A red-billed streamertail from Jamaica. The elongated tail feathers are the next
A red-billed streamertail from Jamaica. The elongated tail feathers are the next-to-outermost pair. In most other long-tailed birds, the outer pair are elongated.
An Anna's hummingbird outfitted with two long feathers from the Jamaican red-billed streamertail, a hummingbird that naturally sports two 19-cm long tail feathers. (Christopher Clark/UC Berkeley) BERKELEY — The long tails sported by many male birds in the tropics look like they're a drag to carry around and a distinct disadvantage when fleeing predators, but experiments by University of California, Berkeley, biologists shows that they exact only a minimal cost in speed or energy – at least in hummingbirds. "We estimate that having a long tail increases a bird's daily metabolic costs by 1 to 3 percent, which means the bird has to visit 1 to 3 percent more flowers in its territory," said Christopher J. Clark, a graduate student in UC Berkeley's Department of Integrative Biology. "Is that a lot? It's hard to say, but we argue that it's not, especially when compared to the costs of things like molting and migration." Clark and Robert Dudley, UC Berkeley professor of integrative biology, report the results of their study in the March issue of the journal Proceedings of the Royal Society B, which appeared online this week. Male birds of numerous species have evolved elaborate colors and decorations to attract females, many of them involving tail feathers.

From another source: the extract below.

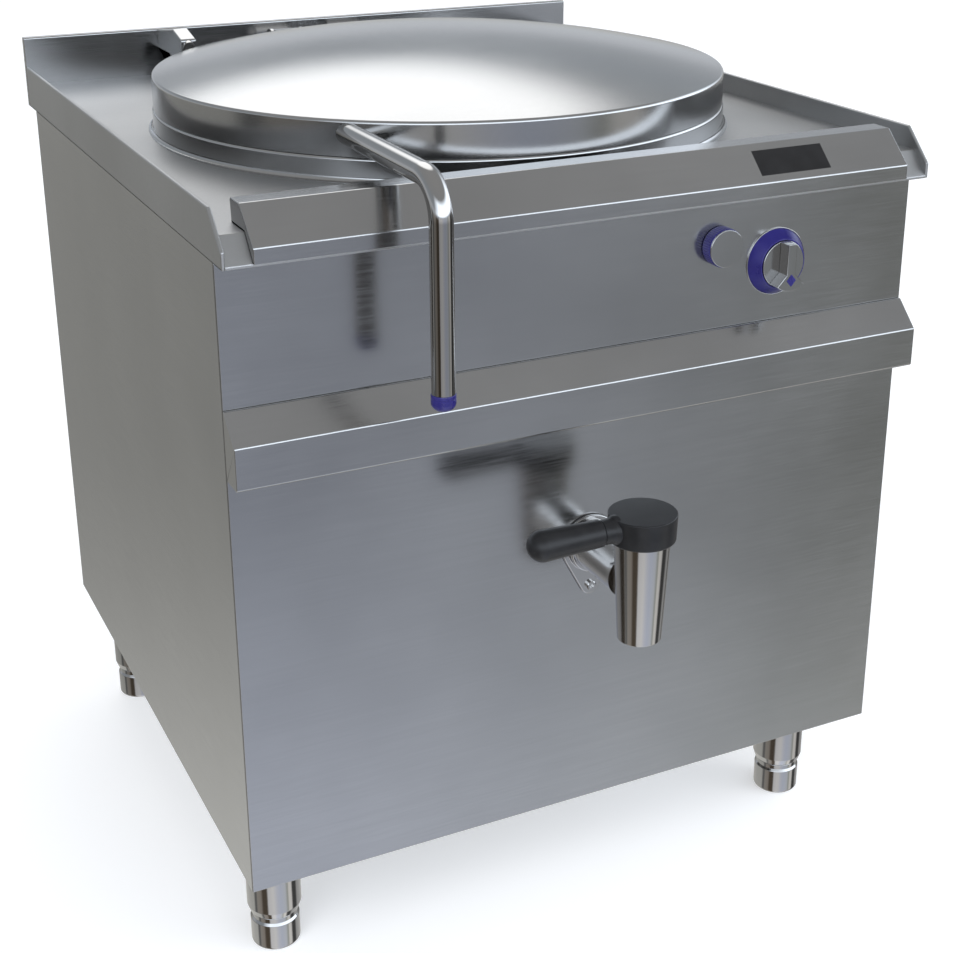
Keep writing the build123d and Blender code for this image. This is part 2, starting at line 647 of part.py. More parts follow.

The peacock's eye-popping display, the broad, gauzy tail of the male lyre bird and the two-foot-long, iridescent green tail of the quetzal are but three examples. Some biologists have made computer models of elongated tails, like those of the Jamaican red-billed streamertail hummingbird, the scissor-tail hummingbird or the marvelous spatuletail hummingbird, and have predicted as much as a 50 percent greater energy cost when flying with a long tail.